# urgent dither suggestion for P. taeniatus "Moliwe" ?



## kribs (Oct 31, 2011)

Hi all,

My pair spawned 2 days ago and until today everything was fine. The male keeps attacking the female when he sees her wandering outside the cave. Her tail fin was slightly thorn and male was quite furious, and the weird thing is the female kept moving out of the nest despite the male attacking her continuously. She did not abandon the eggs, goes back every 10 seconds, turns upside down to fan them, etc, but simply likes to hang outside between eggs care. I fed her by putting some food in front of the nest, so I guess hunger is not the reason she moves so much. I moved the male to another tank for now. They both seem ok.

The tank is 75 cm long and 90 liters, I suspect the problem is a lack of dither fish. Any ideas on that? And any suggestions on dither fish for the next spawn? I hate to separate pairs, the fun part of this genus is their extraordinary parental care, and I would like to see that.
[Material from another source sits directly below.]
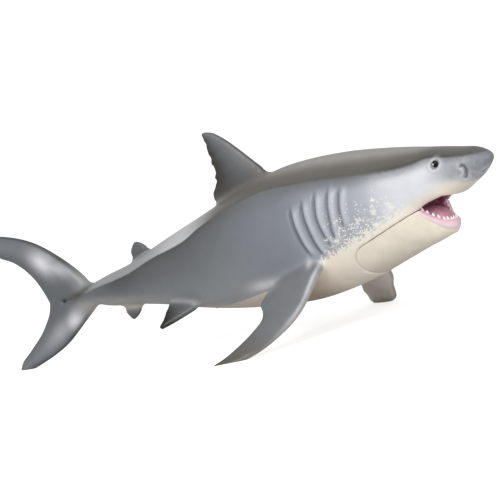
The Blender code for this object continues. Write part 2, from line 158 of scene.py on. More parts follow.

I am breeding some P. annulatus, anybody has experience with them as dithers? I am worried that they will be killed by the pair.


----------



## slimbolen99 (Apr 28, 2006)

If you supply some floating plants, the clown killies should work ok. They are quick enough. Anything with an upward pointing mouth will work great; not a lot of options as far as biotopes are concerned, but pencilfish from South America would work well too. Good luck.


----------



## kribs (Oct 31, 2011)

Thanks for the reply. With the rather poor selection of fish we have around here I can not not even dream about a true biotope anyway. I will give the clown killies a try try next time.

It would be a shame if they manage to kill any though, the fry of this species is a pain to grow!


----------



## slimbolen99 (Apr 28, 2006)

No doubt about that. When I was breeding them I would start out with about 20 tiny tiny babies in a 10 gallon and was lucky to get four or five out of each spawn. And I had five 10 gallons devoted to them! I don't think I was getting ample small foods to them.


----------



## kribs (Oct 31, 2011)

Those babies are the smallest I have seen in the hobby. The thing is they don't die on me but just too long to grow to a decent size. I have plenty of green water (not the pure algea stuff, but more like a mix of infusoria and algae soup ) for my daphnia cultures, so that helps.

Back to the P. taeniatus pair, one day after separating the couple, they both stopped eating ( not even live food ). Then each day I saw some eggs in front of the cave, just spat out. Now there are like 30 wriggles in the cave, just a fraction of the eggs originally laid. It's kinda sad to see all the dead eggs.

Anyway today I felt to urge to reunite the pair, as they both were refusing to eat. It's been 1 hour and things seem ok. I also added some clown killies. Fingers crossed, waiting.

Any suggestions? Is it common that the female gets stressed out when you remove the male?


----------